Common Core doubts

Will the Common Core Create World-Class Learners?  Yong Zhao, a University of Oregon education professor, has doubts in an Ed Week interview with Anthony Cody.

“Judging from the accomplishment of NCLB and Race to the Top, I would say that five years from now, American education will still be said to be broken and obsolete. We will find out that the Common Core Standards, after billions of dollars, millions of hours of teacher time, and numerous PD sessions, alignment task forces, is not the cure to American’s education ill. Worse yet, we will likely have most of nation’s schools teaching to the common tests aligned with the Common Core. As a result, we will see a further narrowing of the curriculum and educational experiences. Whatever innovative teaching that has not been completely lost in the schools may finally be gone. And then we will have a nation of students, teachers, and schools who are compliant with the Common Core Standards, but we may not have much else left.”

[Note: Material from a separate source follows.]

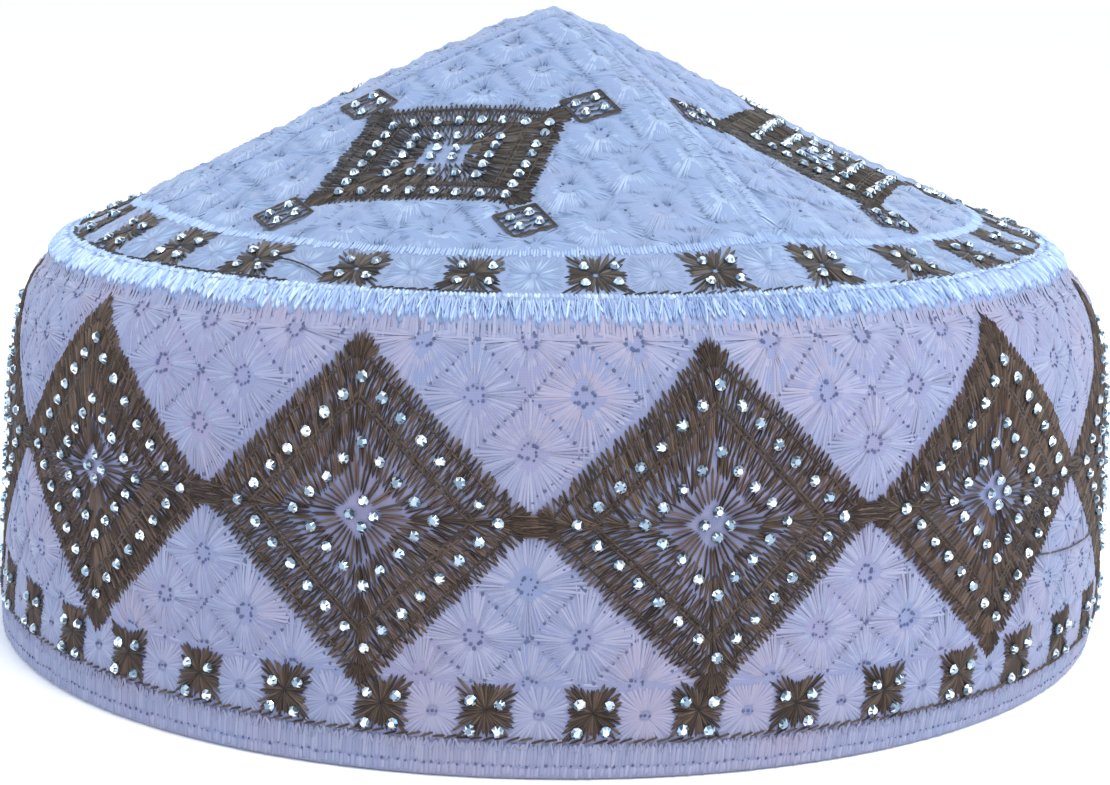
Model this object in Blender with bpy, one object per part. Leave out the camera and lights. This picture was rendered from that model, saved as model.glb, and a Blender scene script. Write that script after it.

Other than that, he’s a big fan.

Zhao is the author of Catching Up or Leading the Way: American Education in the Age of Globalization.

Conservatives are pushing back against Common Core Standards, writes the Wall Street Journal. Some state legislators who felt rushed into adopting the standards are having second thoughts.

There are rumblings from all sides. The common standards and assessments represent the “antithesis of progressive values,” writes Jack Hassard on The Art of Teaching Science. “The idea of having a single set of standards and associated assessments appears to remove individuality, creativity and innovation from American classrooms.”